-- Records for the task start --

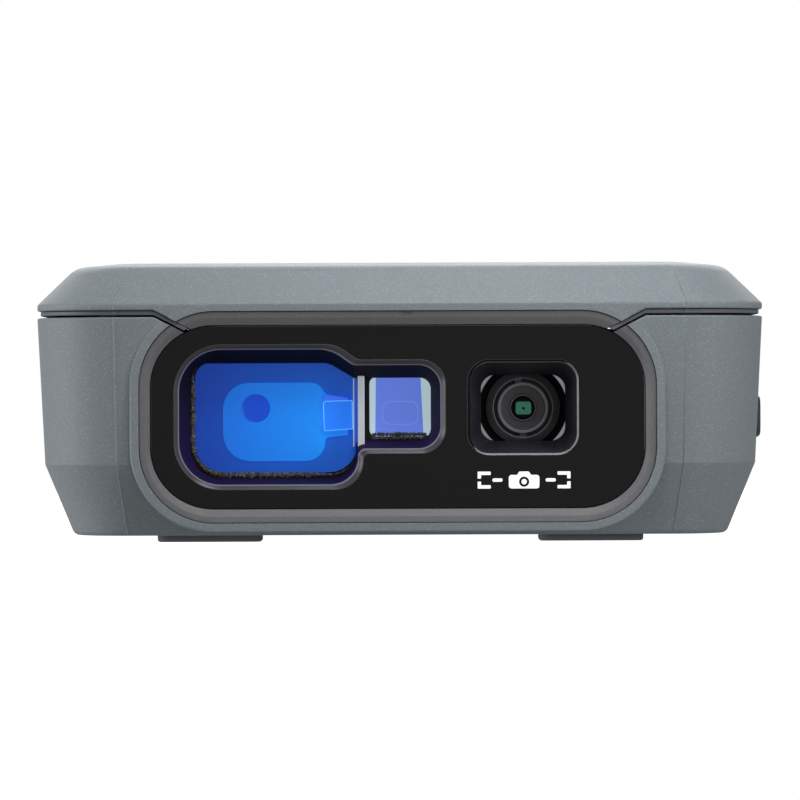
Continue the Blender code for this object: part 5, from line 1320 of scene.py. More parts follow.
# ---------------------------------------------------------------- measuring optics
@dataclass
class MeasuringOptics:
    """The receiver lens with its optical zone and prism, the light wall and the emitter window."""

    seed: int = 7

    def __post_init__(self) -> None:
        """Reads the lens's and the emitter's boxes."""
        self.lens_low, self.lens_high = box_mm("receiver_lens")
        self.emitter_low, self.emitter_high = box_mm("emitter_window")
        self.seat = self.lens_low[1] + 0.45

    def lens_outline(self, grow: float) -> Array:
        """The lens's outline: its upper left corner is tighter than the others."""
        low, high = self.lens_low + 0.02, self.lens_high
        left, right = low[0] + 0.36 - grow, high[0] + grow
        floor, roof = low[2] - 0.07 - grow, high[2] + grow
        return rounded(
            [
                (left, floor, 2.6 + grow), (right, floor, 2.6 + grow), (right, roof, 2.0 + grow),
                (left, roof, 1.5 + grow),
            ],
            16,
        )

    def dome(self, outline: Array, rim: float, rise: float, start: float) -> Surface:
        """A crowned plate: its rings shrink evenly towards the middle and rise as one minus the share squared.

        Args:
            outline: the plate's (x, z) outline.
            rim: the station of the outline's front edge.
            rise: how far the middle stands in front of it.
            start: the station of the plate's back.
        Returns:
            The closed surface.
        """
        centre = outline.mean(axis=0)
        shares = np.array([1.0, 1.0, 0.985, 0.95, 0.88, 0.78, 0.65, 0.5, 0.35, 0.2, 0.08])
        stations = rim - rise * (1 - shares**2)
        stations[0], stations[2] = start, stations[2] - 0.03
        return loft([stand("Y", centre + (outline - centre) * s, y) for s, y in zip(shares, stations)])

    def receiver(self) -> None:
        """The coated lens, all with a painted glow: its flange, the brighter optical zone with a nose towards the
        emitter, the prism.
        """
        seat, back = self.seat, self.lens_high[1]
        levels = [(0, back), (0, seat + 0.06), (-0.05, seat), (-0.6, seat - 0.04)]
        add_piece(
            "receiver_flange", extrude(self.lens_outline, "Y", levels), LENS_FLANGE, "blue_coated_glass",
            "receiver_lens",
        )
        left, low = self.lens_low[0] + 2.93, self.lens_low[2] + 0.98
        right, high = self.lens_high[0] - 0.9, self.lens_high[2] - 1.85
        zone = rounded(
            [
                (left, low, 2.4), (right - 2.05, low, 2.1), (right - 2.0, low + 2.08, 0.55),
                (right, low + 2.3, 0.1), (right, high - 1.35, 0.1), (right - 2.0, high - 1.05, 0.5),
                (right - 2.55, high, 1.3), (left, high, 2.3),
            ],
            10,
        )
        add_piece(
            "receiver_optical_zone", self.dome(zone, seat - 0.12, 0.26, seat + 0.5), LENS_ZONE,
            "blue_coated_glass",
        )
        spot = (left + 2.93, high - 2.28)
        add_piece(
            "receiver_aperture", self.dome(disc(spot, 1.24, 64)(0.0), seat - 0.34, 0.03, seat + 0.3), LENS_SPOT,
            "blue_coated_glass",
        )
        face = fixed(
            [
                (right - 2.1, low + 2.68, 0.1), (right + 0.48, low + 2.85, 0.1), (right + 0.42, low + 5.42, 0.12),
                (right - 2.2, low + 5.35, 0.3),
            ],
            4,
        )
        stand_off = seat - 0.42
        prism = extrude(face, "Y", [(0, seat + 0.2), (0, stand_off - 0.06), (-0.05, stand_off - 0.1)])
        add_piece("near_range_prism", prism, PRISM_BLUE, "blue_coated_glass")
        edge = [(0.015, stand_off), (0.015, stand_off - 0.09), (-0.06, stand_off - 0.13), (-0.08, stand_off)]
        rings = [stand("Y", face(grow), station) for grow, station in edge]
        add_piece("near_prism_edge", loft(rings, closed=True), PRISM_EDGE_HIGHLIGHT, "blue_coated_glass")
        bridge = fixed(
            [
                (u, v, 0.1)
                for u, v in (
                    (right - 2.15, high - 1.62), (right - 0.05, high - 1.72), (right - 0.05, high - 1.4),
                    (right - 2.1, high - 1.1),
                )
            ],
            3,
        )
        band = extrude(bridge, "Y", [(0, seat), (0, seat - 0.36), (-0.03, seat - 0.38)])
        add_piece("near_prism_shoulder", band, LENS_SHOULDER, "blue_coated_glass")

    def bead(self, path: Array, weight: Array, depth: float) -> Surface:
        """A rough closed bead along a path: a tube whose radius is the weight times a seeded random swell.

        Args:
            path: (n, 2) of x and z.
            weight: (n,) the mean radius at each point.
            depth: the station of the tube's middle.
        Returns:
            The closed tube.
        """
        rng = np.random.default_rng(self.seed)
        swell = 1 + 0.42 * np.convolve(rng.standard_normal(len(path) + 2), [0.25, 0.5, 0.25], mode="valid")
        jitter = 1 + 0.22 * rng.standard_normal((len(path), 10))
        turn = np.linspace(0, 2 * math.pi, 10, endpoint=False)
        along = np.roll(path, -1, axis=0) - np.roll(path, 1, axis=0)
        normal = np.stack([along[:, 1], -along[:, 0]], axis=1)
        normal /= np.linalg.norm(normal, axis=1)[:, None]
        radius = (weight * np.clip(swell, 0.4, 2.0))[:, None] * np.clip(jitter, 0.5, 1.6)
        flat = path[:, None, :] + normal[:, None, :] * (radius * np.cos(turn))[..., None]
        y = depth - 0.8 * radius * np.sin(turn)
        return loft(np.stack([flat[..., 0], y, flat[..., 1]], axis=-1), closed=True)

    def adhesive(self) -> None:
        """The epoxy beads: round the lens, thick at its left and lower sides, and under the emitter window."""
        dense = self.even(self.lens_outline(0.16), 620)
        low, high = self.lens_low, self.lens_high
        leftness = np.clip((low[0] + 1.6 - dense[:, 0]) / 0.8, 0, 1) * np.clip(
            (high[2] - 0.9 - dense[:, 1]) / 1.2, 0, 1,
        )
        lowness = np.clip(
            (low[2] + 0.7 - dense[:, 1]) / 0.5, 0, 1,
        ) * np.clip((high[0] - 2.0 - dense[:, 0]) / 2, 0, 1)
        weight = 0.04 + 0.19 * np.clip(leftness + lowness, 0, 1)
        dress(
            make_piece("lens_epoxy_bead", self.bead(dense, weight, self.seat + 0.02)), EPOXY, "black_plastic",
            crease=50.0,
        )
        low, high = self.emitter_low, self.emitter_high
        strip = slab((low[0] + 0.1, 9.16), (high[0] - 0.55, 9.5), 0.16, 4)(0.0)
        dense = self.even(strip, 260)
        dress(
            make_piece("emitter_epoxy_bead", self.bead(dense, np.full(len(dense), 0.16), low[1] - 0.05)), EPOXY,
            "black_plastic", crease=50.0,
        )

    @staticmethod
    def even(outline: Array, count: int) -> Array:
        """The outline's points spaced evenly along it."""
        closed = np.concatenate([outline, outline[:1]])
        run = np.concatenate([[0], np.cumsum(np.linalg.norm(np.diff(closed, axis=0), axis=1))])
        at = np.linspace(0, run[-1], count, endpoint=False)
        return np.stack([np.interp(at, run, closed[:, 0]), np.interp(at, run, closed[:, 1])], axis=1)

    def light_wall(self) -> None:
        """The cast wall between lens and emitter, and the thin stop plate beside it."""
        low, high = box_mm("light_barrier")
        wall = slab((low[0] + 0.12, low[2] - 1.3), (high[0] + 0.1, high[2] + 0.5), 0.08, 3)
        add_piece(
            "light_wall", extrude(wall, "Y", edged(low[1], high[1], 0.1, 0.0)), CAST_ZINC, "die_cast_alloy",
            "light_barrier",
        )
        stop = slab((low[0] - 0.3, low[2] - 1.3), (low[0] - 0.2, high[2] + 0.3), 0.03, 3)
        add_piece(
            "lens_stop_plate", extrude(stop, "Y", edged(low[1] + 0.9, high[1], 0.04, 0.0)), CAST_ZINC,
            "die_cast_alloy",
        )

    def emitter(self) -> None:
        """The emitter window: a pale glass body, its violet coating with a slanting edge, and a faint outline."""
        low, high = self.emitter_low, self.emitter_high
        body = slab((low[0] - 0.2, low[2]), (high[0], high[2]), 0.6, 8)
        add_piece(
            "emitter_pane", extrude(body, "Y", edged(low[1], high[1], 0.08, 0.0)), EMITTER_PALE,
            "violet_coated_glass", "emitter_window",
        )
        coating = fixed(
            [
                (low[0] + 0.32, low[2] + 0.05, 0.05), (high[0] - 0.7, low[2] + 0.05, 0.05),
                (high[0] - 0.95, high[2] - 0.05, 0.05), (low[0] + 0.38, high[2] - 0.05, 0.05),
            ],
            3,
        )
        add_piece(
            "emitter_coating", extrude(coating, "Y", [(0, low[1] - 0.02), (0, low[1] + 0.1)]), EMITTER_VIOLET,
            "violet_coated_glass",
        )
        ring = slab((low[0] + 0.95, low[2] + 1.05), (high[0] - 1.15, low[2] + 3.15), 0.75, 10)
        section = [(0.0, low[1]), (0.0, low[1] - 0.035), (-0.05, low[1] - 0.035), (-0.05, low[1])]
        rings = [stand("Y", ring(grow), station) for grow, station in section]
        add_piece("emitter_zone_edge", loft(rings, closed=True), EMITTER_EDGE, "violet_coated_glass")

    def build(self) -> None:
        """Builds the measuring optics."""
        self.receiver()
        self.adhesive()
        self.light_wall()
        self.emitter()


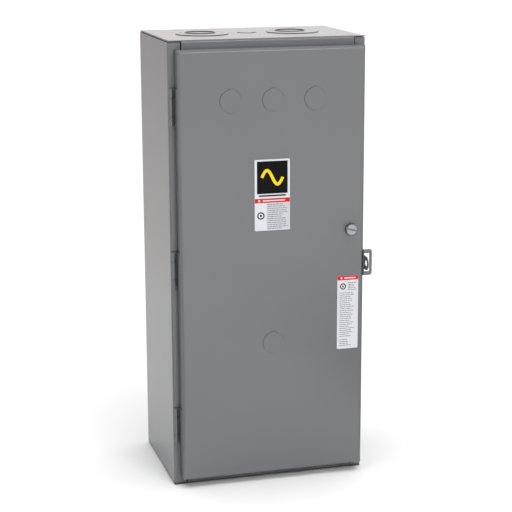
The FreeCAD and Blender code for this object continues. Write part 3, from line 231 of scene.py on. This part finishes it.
# ---------------------------------------------------------------- materials
def enclosure_paint():
    """Smooth grey enamel with a little orange peel, thinner paint on the edges, and painted shade darkening
    its crevices.
    """
    s = Shader("enclosure_paint", (0.158, 0.160, 0.167), 0.24)
    s.tint(s.ramp(s.noise(7.0, 2.0), 0.35, 0.65, 0.0, 0.5), (0.165, 0.167, 0.174))
    s.tint(s.ramp(s.noise(1400.0, 2.0), 0.4, 0.7, 0.0, 0.1), (0.145, 0.147, 0.154))
    s.tint(s.ramp(s.edge(0.4 * MM), 0.0, 1.0, 0.0, 0.35), (0.225, 0.226, 0.232))
    # painted shade: seams, hinge gaps and the channel beside the door are darkened
    s.painted_crevice_shade(9.0 * MM, (0.008, 0.008, 0.009), 0.56)
    s.rough(s.noise(40.0, 2.0), 0.238, 0.252)
    s.bump(s.noise(420.0, 1.5), 0.0015 * MM, softened=0.35 * MM)
    s.bump(s.noise(2600.0, 1.0), 0.0005 * MM)
    return s.material


def plated_steel(name, color, low, high):
    """Zinc plated steel: faint clouds, fine turning marks, a painted highlight on the edges and painted
    shade in crevices.
    """
    s = Shader(name, color, low, metallic=1.0)
    s.tint(s.ramp(s.noise(160.0, 4.0), 0.35, 0.7, 0.0, 0.6), tuple(c * 0.78 for c in color))
    # painted highlight: edges lightened
    s.tint(s.ramp(s.edge(0.3 * MM), 0.0, 1.0, 0.0, 0.8), tuple(min(1.0, c * 1.7) for c in color))
    # painted shade: crevices and the knob's slot darkened
    s.painted_crevice_shade(4.0 * MM, (0.05, 0.05, 0.055), 0.8)
    s.rough(s.noise(300.0, 4.0), low, high)
    s.bump(s.noise(900.0, 3.0, stretch=(1.0, 1.0, 6.0)), 0.006 * MM, softened=0.15 * MM)
    return s.material


def galvanised_steel():
    s = Shader("galvanised_steel", (0.52, 0.53, 0.54), 0.42, metallic=0.9)
    s.tint(s.ramp(s.cells(95.0), 0.2, 0.8, 0.0, 0.55), (0.38, 0.39, 0.41))
    s.tint(s.ramp(s.noise(60.0, 5.0), 0.4, 0.7, 0.0, 0.35), (0.63, 0.64, 0.65))
    s.rough(s.cells(95.0), 0.32, 0.52)
    s.bump(s.noise(700.0, 3.0), 0.01 * MM, softened=0.3 * MM)
    return s.material


def moulding(name, color, low, high):
    """Moulded plastic with a fine grain and mould-worn edges."""
    s = Shader(name, color, low)
    s.tint(s.ramp(s.noise(900.0, 4.0), 0.45, 0.75, 0.0, 0.35), tuple(c * 1.5 + 0.004 for c in color))
    s.tint(s.ramp(s.edge(0.4 * MM), 0.0, 1.0, 0.0, 0.5), tuple(c * 1.8 + 0.01 for c in color))
    s.rough(s.noise(120.0, 4.0), low, high)
    s.bump(s.noise(2400.0, 2.0), 0.012 * MM, softened=0.3 * MM)
    return s.material


def laminated_steel():
    s = Shader("laminated_steel", (0.30, 0.31, 0.32), 0.4, metallic=0.9)
    s.tint(s.ramp(s.bands(400.0, "Z", 0.4), 0.1, 0.5, 0.6, 0.0), (0.09, 0.09, 0.095))
    s.tint(s.ramp(s.noise(90.0, 5.0), 0.5, 0.75, 0.0, 0.5), (0.24, 0.17, 0.12))
    s.rough(s.noise(200.0, 3.0), 0.3, 0.5)
    s.bump(s.bands(400.0, "Z", 0.4), 0.04 * MM, softened=0.2 * MM)
    return s.material


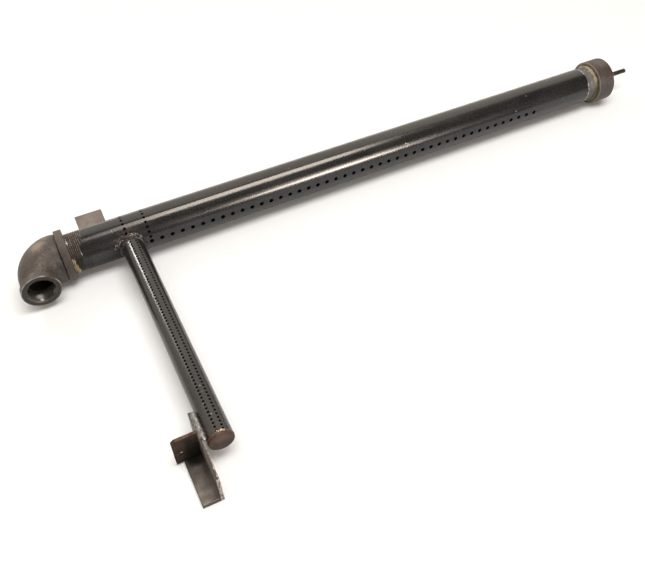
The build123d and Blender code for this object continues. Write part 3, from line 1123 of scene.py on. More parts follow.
@dataclass
class Bead:
    """A weld bead of round section, with ripples across it and lumps along it."""

    radius: float
    ripple_pitch: float = 1.7 * MM
    ripple: float = 0.22 * MM
    lump: float = 0.5 * MM
    seed: float = 0.0
    sides: int = 16

    def straight(self, start: Vector, axis: Axis, length: float, steps: int) -> BMesh:
        """A straight bead with rounded-off ends.

        Args:
            start: the middle of its first end.
            axis: the direction that it runs in.
            length: its length.
            steps: number of rings along it.

        Returns:
            The shape.
        """
        shape = bmesh.new()
        ring, geometry = section(shape, self.sides, self.radius,
                                 Matrix.Translation(start) @ facing(axis.vector))
        last = swept(shape, geometry, start, axis.vector, 0.0, steps, rise=axis.vector * (length / steps))
        cap_ends(shape, ring, last)
        middle = start + axis.vector * (length / 2)
        for vert in shape.verts:
            along = (vert.co - start).dot(axis.vector)
            centre = start + axis.vector * along
            end = min(along, length - along) / self.radius
            tail = math.sqrt(max(0.0, 1.0 - (1.0 - min(1.0, end)) ** 2))
            vert.co = centre + (vert.co - centre) * max(0.05, tail)
        self.ripple_over(shape, lambda vert: ((vert.co - start).dot(axis.vector), (vert.co - middle).length))
        return shape

    def around(self, centre: Vector, axis: Axis, ring_radius: float, steps: int) -> BMesh:
        """A bead all round a circle.

        Args:
            centre: the circle's centre.
            axis: the circle's axis.
            ring_radius: the circle's radius.
            steps: number of rings round it.

        Returns:
            The shape.
        """
        shape = bmesh.new()
        across = axis.vector.cross(UP)
        place = Matrix.Translation(centre + UP * ring_radius) @ facing(across)
        geometry = section(shape, self.sides, self.radius, place)[1]
        swept(shape, geometry, centre, axis.vector, FULL_TURN, steps, closed=True)

        def run(vert: BMVert) -> tuple[float, float]:
            """Length along the circle, and distance across the bead."""
            spoke = vert.co - centre
            angle = math.atan2(spoke.dot(across), spoke.dot(UP))
            return angle * ring_radius, (spoke.length - ring_radius)

        self.ripple_over(shape, run)
        return shape

    def arc(self, centre: Vector, axis: Axis, ring_radius: float, start: float, sweep: float,
            steps: int) -> BMesh:
        """A thin bead along part of a circle.

        Args:
            centre: the circle's centre.
            axis: the circle's axis.
            ring_radius: the circle's radius.
            start: degrees about the axis, from the top, where it starts.
            sweep: degrees that it runs on for.
            steps: number of rings along it.

        Returns:
            The shape.
        """
        shape = bmesh.new()
        side = Matrix.Rotation(math.radians(start), 3, axis.vector) @ UP
        place = Matrix.Translation(centre + side * ring_radius) @ facing(axis.vector.cross(side))
        ring, geometry = section(shape, self.sides, self.radius, place)
        cap_ends(shape, ring, swept(shape, geometry, centre, axis.vector, math.radians(sweep), steps))
        for vert in shape.verts:
            stray = [wavering(vert.co, 420.0, self.seed + shift) for shift in (0.0, 3.0, 6.0)]
            vert.co += 0.5 * self.lump * Vector(stray)
        return shape

    def ripple_over(self, shape: BMesh, run: Callable[[BMVert], tuple[float, float]]) -> None:
        """Raises ripples and lumps on a bead.

        Args:
            shape: the bead.
            run: gives a vertex's length along the bead and its offset across.
        """
        shape.normal_update()
        moves = []
        for vert in shape.verts:
            along, across = run(vert)
            phase = along / self.ripple_pitch + 0.9 * (across / self.radius) ** 2
            phase += 0.6 * wavering(vert.co, 160.0, self.seed)
            crest = abs(math.sin(math.pi * phase)) ** 0.7 - 0.5
            rise = self.ripple * crest + self.lump * wavering(vert.co, 210.0, self.seed + 5.0)
            moves.append((vert, vert.normal * rise))
        for vert, move in moves:
            vert.co += move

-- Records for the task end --

What is needed — All lines in the listing above from the line containing "The build123d and" to the line containing "weld bead of", inclusive, should be retyped exactly; no other lines should appear.

Written response —
The build123d and Blender code for this object continues. Write part 3, from line 1123 of scene.py on. More parts follow.
@dataclass
class Bead:
    """A weld bead of round section, with ripples across it and lumps along it."""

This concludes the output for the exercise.